Session 5

Thursday, June 3

15:00–16:00 (Helsinki, EEST, UTC +3), Congress Room 1

Chair: Dror Pimentel

Virpi Kaukio (Finland):

Artists for Mires and the Question of Climate Change

An opera singer sings in the bird watch tower, another singer presents a lament for mire. Some takes beautiful photographs of endangered wetlands, other photographs people who want to show their relationship to their beloved environment. Some celebrates newly restore peatland by respectful speeches and performances. Nowadays, artistic activities related to mire environments are various. However, the interests towards mires as specific but underestimated type of nature, is common to them.

My aim here is talk about how these artists see their roles as an influencer or an active agent to environmental issues. My study is a part of the humanistic environmental research project, which explores new, unconventional uses of nature that are changing the cultural heritage of mires. Our research group have interviewed artists referred above and several others about their works related to mires. In this presentation, I will examine artistic relationships to question of climate change and other environmental crises based on those interviews.

Eco-anxiety is one of the motives for artists to act in mire context. Human relationship to mires, swamps, peatlands and wetlands has always been complex. The mires have resisted human efforts to cultivate or make them useful other ways. That has not stopped people to try it by draining or more profoundly putting peat bogs to use as energy resource. Recently it has been recognized that not only forests, but also mires have importance as carbon sink. Human acts towards mires have at the same time local and global impacts to nature. Many artists have recognized humans’ responsible towards nature, and they have wanted to participate themselves to social debate and decision making instead of leaving it to politicians or economists.

However, artistic ways to act for the mires varies widely. Some, for example, has taken aesthetics as their tools to show the value of mire of its own. Who would dare to destroy such a beauty and uniqueness, they might ask. Some more drastic work of mire art combines art to activism in the version artivism, which attempts to push political agendas by the means of art. Also, the nature of work of art is in transition due to these different working methods and agendas. Sometimes there is no other piece of art than act itself.
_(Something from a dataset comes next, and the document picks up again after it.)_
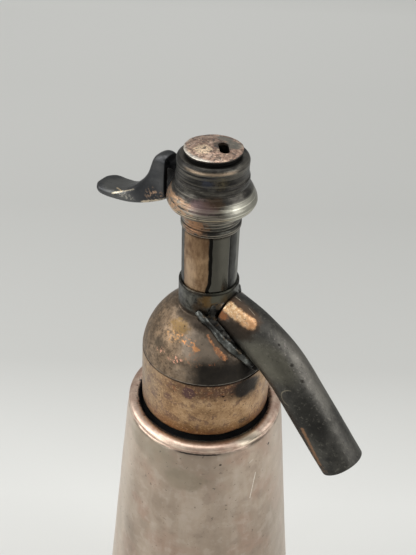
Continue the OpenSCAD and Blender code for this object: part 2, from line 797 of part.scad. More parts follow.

Marita Isaksson (University of Gothenburg, Sweden, Denmark):

Environment, AI and Humanities Predation

The earth is slowly dying due to the behavior of humans. Scientists and environmental activists tireless keep on fighting to get politicians and citizens to understand the urgency and that the battle to save nature and the earth is soon lost. At the same time other scientists make progress in areas far from the oxygen needing human, other species and earth, namely technology and artificial intelligence. The aesthetic of the non-flesh software, humanoids and technological gadgets is a lingering companion in almost every area of life.

Advancements in artificial intelligence can help humans act on the climate changes and environmental disaster lurking around the corner. Used as a tool in our hands software can help us foresee and take action before environmental catastrophes hit, calculate pollution or tidal waves, etc. Will the progress of technological development make the environment heal, or will it replace the earths natural habitat with artificial copies, such as a humanoid possibly could replace a human in terms as social companion, caretaker, lover, sex partner?

The later has been envisioned, imagining and creatively presented by authors, artists and filmmakers. The majority of them visualizing a more or less doomsday scenarios. Few, if any, has put forward the idea of an artificial intelligence as savior.

In policy documents presented by the technological industry, politicians and international collaborations it is clearly stated that the artificial intelligence, or robot, should not harm humans, but rather be their servants (very similar to Isaac Asimov’s “Three Laws of Robotics”). No policymaker has taken into account of an artificial intelligence saving earth and the environment – the basis for human life.

Where does this leave human aesthetic and the basic needs humans have of air to breath, water to drink and soil to grow food? Will the progress of artificial intelligence as a tool in the hands of human make as even more dangerous predators on what is essential to human survival by exchanging natures aesthetic with technological aesthetics?